Effect on CD3 of refactoring to reducing the cost of quality

In this example, a mid-length refactor happens right after the first (green) task. As a refactor, it doesn’t have any direct marketable value, so it has zero height. However, because it reduces the cost of quality for all features that follow, all of the remaining blocks are cut in half. (These are just examples, obviously YMMV.) The first result is that the orange project is released later than it would have been without the refactor and consequently costs “3 square units” of revenue. However, by the time the blue feature is released, everything is back on schedule. The last two features (red and pink) are actually completed early!

From a revenue perspective (area under the curve) we lost 3 units on the orange project, but gained an additional 3.5 from completing the red and pink features early. This is an example of how an initiative that doesn’t have any direct marketable value can not only reduce the cost of future projects, but actually net more revenue by the end of the year!

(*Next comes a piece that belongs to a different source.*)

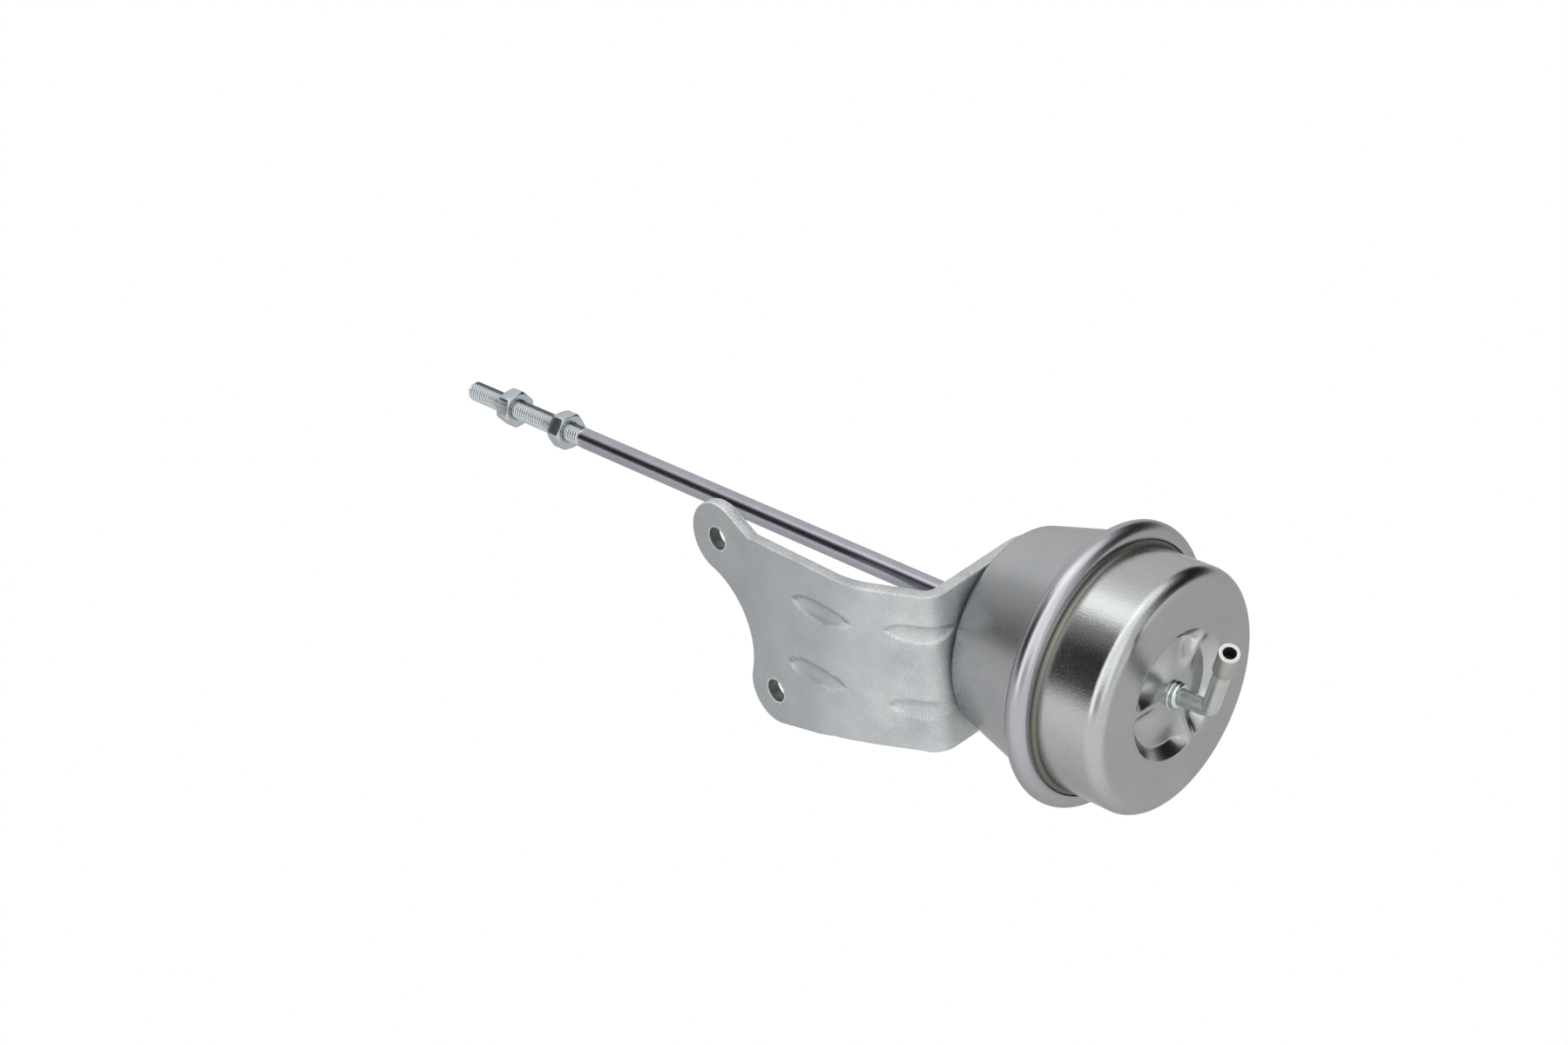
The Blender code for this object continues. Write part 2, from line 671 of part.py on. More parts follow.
def blank_outline():
    """Outline of the flat blank, anticlockwise from the notch beside the upper ear."""
    half = STRAP_HALF_WIDTH
    upper = Vector(UPPER_HOLE)
    lower = Vector(LOWER_HOLE)
    waist = waist_centre()
    notch = (NOTCH, half)
    made = [notch, (0.0, half)]
    made += arc_points((0.0, 0.0), BASE_END_R, 90.0, 270.0)[1:-1]
    made.append((0.0, -half))
    made += [(s, -half + relief(s)) for s in relief_points()]
    made.append((FLARE_START, -half))
    to_waist = math.degrees(math.atan2(waist.y - lower.y, waist.x - lower.x))
    start = tangent_angle((FLARE_START, -half), lower, LOWER_EAR_R, 1.0)
    made += arc_points(lower, LOWER_EAR_R, start, to_waist if to_waist > start else to_waist + 360.0)
    first = math.degrees(math.atan2(lower.y - waist.y, lower.x - waist.x)) % 360.0
    last = math.degrees(math.atan2(upper.y - waist.y, upper.x - waist.x)) % 360.0
    made += arc_points(waist, WAIST_R, first, last)[1:]
    begin = math.degrees(math.atan2(waist.y - upper.y, waist.x - upper.x))
    end = tangent_angle(notch, upper, UPPER_EAR_R, -1.0)
    made += arc_points(upper, UPPER_EAR_R, begin, end % 360.0)[1:]
    return made


def make_blank():
    """The flat blank as a closed plate, with its bolt holes and the hole for the guide bush."""
    data = bpy.data.curves.new("mounting_bracket", "CURVE")
    data.dimensions = "2D"
    data.fill_mode = "BOTH"
    data.extrude = PLATE / 2.0
    loops = [blank_outline()]
    for centre, radius in ((UPPER_HOLE, BOLT_HOLE_R), (LOWER_HOLE, BOLT_HOLE_R)):
        loops.append(arc_points(centre, radius, 0.0, 360.0)[:-1])
    loops.append(arc_points((0.0, 0.0), CAN_HOLE_R, 0.0, 360.0)[:-1])
    for loop in loops:
        spline = data.splines.new("POLY")
        spline.use_cyclic_u = True
        spline.points.add(len(loop) - 1)
        for k, point in enumerate(loop):
            spline.points[k].co = (point[0], point[1], 0.0, 1.0)
    return mesh_from_curve(add_object("mounting_bracket", data, PARTS))


def add_rib(place, size, height):
    """An ellipsoid lying along the strap near one face of the blank."""
    bpy.ops.mesh.primitive_uv_sphere_add(segments=16, ring_count=10, radius=1.0)
    made = bpy.context.active_object
    made.name = "rib"
    for collection in list(made.users_collection):
        collection.objects.unlink(made)
    CUTTERS.objects.link(made)
    made.data.transform(Matrix.Rotation(math.pi / 2.0, 4, "Y"))
    made.data.transform(Matrix.Diagonal((size[0], size[1], RIB_DEPTH, 1.0)))
    made.location = (place[0], place[1], height)
    bpy.context.view_layer.update()
    return made


def bend(work, start, skew, outer_radius, angle):
    """Fold everything beyond a line of the blank round a cylinder, towards +Z of the blank."""
    turn = math.radians(angle)
    along = Vector((-math.sin(math.radians(skew)), math.cos(math.radians(skew))))
    across = Vector((along.y, -along.x))
    radius = outer_radius - PLATE / 2.0
    length = radius * turn
    origin = Vector((start, 0.0))
    for k in range(BEND_STEPS + 1):
        line = origin + across * (length * k / BEND_STEPS)
        bmesh.ops.bisect_plane(
            work,
            geom=work.verts[:] + work.edges[:] + work.faces[:],
            plane_co=(line.x, line.y, 0.0),
            plane_no=(across.x, across.y, 0.0),
            dist=0.0000001,
        )
    return origin, along, across, radius, turn


def fold(work, line):
    origin, along, across, radius, turn = line
    for vertex in work.verts:
        flat = Vector((vertex.co.x, vertex.co.y)) - origin
        beyond = flat.dot(across)
        if beyond <= 0.0:
            continue
        angle = min(beyond / radius, turn)
        rest = max(beyond - radius * turn, 0.0)
        own = radius - vertex.co.z
        reach = own * math.sin(angle) + rest * math.cos(angle)
        rise = radius - own * math.cos(angle) + rest * math.sin(angle)
        place = origin + across * reach + along * flat.dot(along)
        vertex.co = (place.x, place.y, rise)


def make_bracket():
    """Press the ribs into the blank, then fold it: the far bend first, the near one last."""
    made = make_blank()
    ribs = [(place, NEAR_RIB) for place in NEAR_RIB_PLACES]
    ribs += [(place, FAR_RIB) for place in FAR_RIB_PLACES]
    for place, size in ribs:
        boolean(made, add_rib(place, size, PLATE / 2.0 - RIB_SINK), "UNION")
    for place, size in ribs:
        boolean(made, add_rib(place, size, -PLATE / 2.0 - RIB_SINK), "DIFFERENCE")
    work = bmesh.new()
    work.from_mesh(made.data)
    near = bend(work, BEND_1_START, 0.0, BEND_1_OUTER_R, BEND_1_ANGLE)
    far = bend(work, BEND_2_START, BEND_2_SKEW, BEND_2_OUTER_R, BEND_2_ANGLE)
    fold(work, far)
    fold(work, near)
    bmesh.ops.triangulate(work, faces=work.faces[:])
    work.to_mesh(made.data)
    work.free()
    made.data.transform(BLANK_TO_CAN)
    shade_round(made)
    return made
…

For those of us developers who have a unwavering love for our craft, there will always exist a bias to make decisions based on our passion for coding rather than profitability or cost savings. The concepts above represent just a few ways to think about software from a business (read: financial) perspective. There will always be more frameworks to learn and patterns to explore. If you absolutely MUST work on that next shiny thing but can’t make a solid value proposition for it, keep it as a hobby project. Definitely pursue the fun stuff, but always keep in mind that as all companies must do, software companies must make money to survive.

Keep work projects profitable and write code that makes money!